# Definition of the Decryption oracle

In the context of public-key encryption, what would be a formal definition of the decryption oracle?

I know the informal definition (i.e., a function that is available to the adversary and that provides the decryption of any ciphertext of her choice, except for the challenge ciphertext), but I am looking for a formal definition. I have checked some reference textbooks and papers and it is usually defined informally, just before (formally) defining chosen-ciphertext attacks. I am specially interested in a multi-user setting, since I will later be working on definitions of security for proxy re-encryption, but I want first to fully understand the concepts for the case of PKE.

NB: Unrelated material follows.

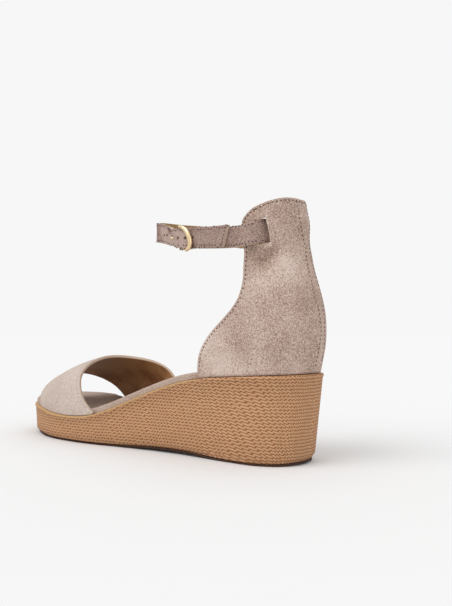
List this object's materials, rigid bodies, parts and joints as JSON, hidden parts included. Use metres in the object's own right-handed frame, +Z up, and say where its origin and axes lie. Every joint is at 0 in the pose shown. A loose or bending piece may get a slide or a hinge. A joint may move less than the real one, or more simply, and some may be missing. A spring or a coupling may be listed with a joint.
{
  "type": "wedge sandal",
  "caption": "Left-foot platform sandal with a braid-wrapped wedge, open-toed suede vamp, closed high heel counter and a buckled ankle strap.",
  "frame": {"origin": "middle of the whole shoe's box, on the floor under its sole", "axes": "+Z up, the toe points to -Y and the heel to +Y, the outer side of the left foot is +X"},
  "size_m": [0.0802, 0.2524, 0.1527],
  "materials": {
    "outsole_rubber": "matt tan rubber sheet",
    "wedge_braid": "tan twisted-cord braid round the wedge, smooth band at its rim",
    "footbed_suede": "pale suede over a thin pad",
    "vamp_suede": "pale rose-grey suede, smooth brown lining",
    "counter_suede": "rose-taupe suede with a lapped, stitched back seam",
    "strap_suede": "rose-taupe suede strip, smooth tan lining, stitched edges",
    "buckle_gilt": "polished pale gold plate"
  },
  "bodies": {
    "root": {"outsole": "outsole_rubber", "wedge": "wedge_braid", "footbed": "footbed_suede", "vamp": "vamp_suede", "heel_counter": "counter_suede", "ankle_strap": "strap_suede", "buckle_ring": "buckle_gilt", "buckle_prong": "buckle_gilt"}
  },
  "joints": []
}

The motivation behind this question is that I don't know if it is necessary to specify the underlying public-key in the oracle query or if it is something implicit. For instance, let us assume that the adversary creates ciphertext $c_1 = Enc(pk_1, m)$. Is it assumed that the decryption oracle should answer the query $\mathcal D(c_1)$, even if the public key used is not specified? In the case that the decryption oracle permits to specify the associated public key, would it be valid the query $\mathcal D(pk_2,c_1)$? That is, trying to "deceive" the decryption oracle into decrypting with a different key.

-

In the standard definition of security for public key encryption schemes there exists only one public key. Therefore the decryption oracle will always decrypt with the secret key that corresponds to the public key given to the attacker. It does not matter how the $c_1$ in your question is computed, it can be computed using the real public key, a different public key or might even be random garbage. The decryption oracle doesn't care, it simply runs the decryption algorithm with the secret key produced earlier in the security game and the input provided by the attacker. Whether this results in a valid decryption or not depends on the encryption scheme and is not part of the security definition.